I believed for so many years that the love I shared with Lindsey would survive anything and everything within the world of Fleetwood Mac. But now I knew that that only happened in fairy tales. And while Fleetwood Mac had indeed created its own fantasy existence, it was no longer one in which I wished to live. I made a choice. I didn't want to live in a kingdom where the inhabitants were unhappy and lonely. That world had numbed us all to the fact that beneath the fame and despite the wealth, we would never be happy unless somehow our own value as people could be based on more than record sales and the designer clothes we wore.

Almost a year from the time of my phone call to Lindsey telling him that I wouldn't be coming home, he arrived unannounced at my door. There was a white Porsche sitting in the driveway and he told me he'd rented it just for this “special” day. There was something he wanted to ask me, he said, and gestured for me to get into the car. Without saying anything,
I climbed inside. I knew that Lindsey was now living with another woman, and I, in turn, had been dating an art director.

So I was stunned when he took my hand and once again asked me to marry him. He told me that he loved me and that he wanted to produce an album where I would be the artist and he my producer. That way, he said, I'd have my own money and everything in our world would be perfect. I closed my eyes for a second and remembered the last time he'd proposed to me so many years before. I remembered my joy and excitement—and I remembered how as the years passed and the fights between us shattered me time and time again, I kept putting off our wedding until finally neither of us spoke of it. I sat silent as I listened to his new plans, and when he was done speaking I gave him my answer: no.

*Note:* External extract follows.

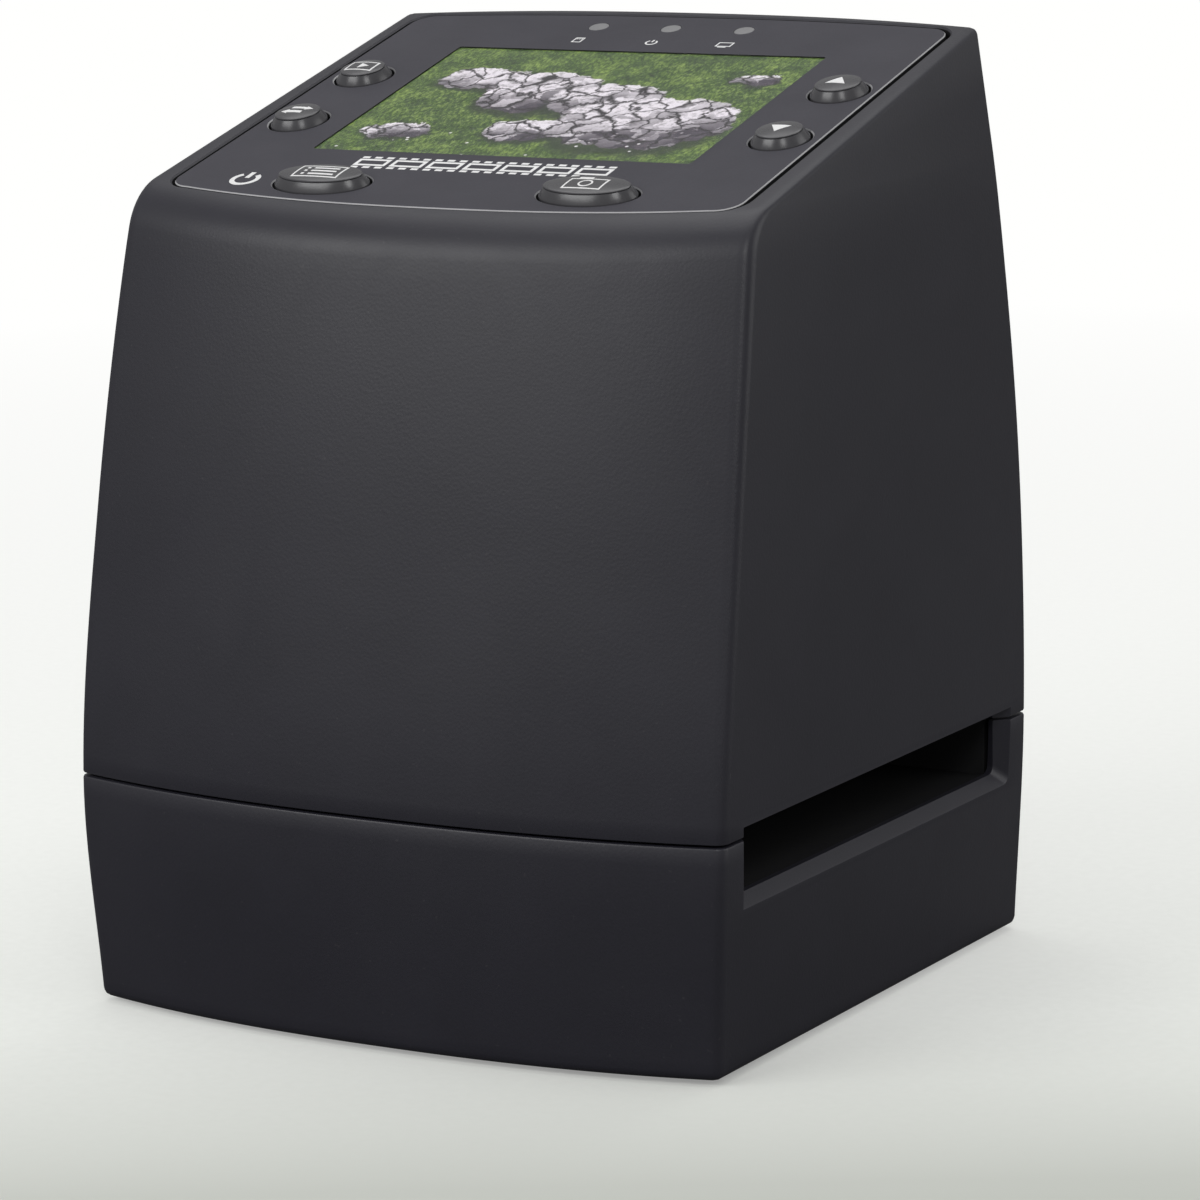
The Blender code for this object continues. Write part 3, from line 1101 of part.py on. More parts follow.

“It's too late, Lindsey. I have a new life now and I'm happy.” Seeing the hurt look on his face, I gently continued, “I'm not a singer. I'm a costume designer and I'm really good at my job. Lindsey, I'll always love and care for you, but I can't go back to living in a world where nothing matters but music. It was so bad at the end—you weren't happy and neither was I—and I can't go back to that, baby. I'm sorry, Lindsey.”

I kissed him one last time before I climbed out of the car and walked through the fading daylight to the shadowy entrance of my home. As I opened the door and stepped inside, I knew I was walking away from Fleetwood Mac and Lindsey forever. And I knew that I'd made the right decision.

Nine years before, a young girl had fallen in love with a man who turned out to be a prince in the kingdom of Fleetwood Mac. Overnight her life had been transformed. She'd lived in Lear jets, five-star hotels, and mansions. She had material wealth beyond her wildest dreams. But unlike the fairy tales of her childhood, it was a world where love could not triumph over darkness. And in the end that girl felt lost, lonely, and afraid. In real life, sometimes the girl doesn't marry the prince. Sometimes she walks away from the castle and off into the sunset alone … finding true happiness in the real world beyond.

EPILOGUE

Three years later, in 1987, I was sitting on an airplane reading a copy of
Rolling Stone
when I came across a review of
Tango in the Night
, Lindsey's fifth album with Fleetwood Mac. In it they spoke at length about Lindsey's songs “Caroline” and “Tango in the Night.” The reviewer wrote that these two songs were about a past love and were brilliant, angry, and poignant. I knew, of course, that both songs were written about and to me. But it would take me months to find the courage to listen to them. And when I did I was struck by the anger and longing in Lindsey's song “Caroline”, as well as the love expressed for me in “Tango in the Night”, from a man who had once been the center of my universe. And I cried. For the love I'd shared with Lindsey came back to me with the force and fury of a hurricane. I knew then that Lindsey's voice would always speak to me through his songs.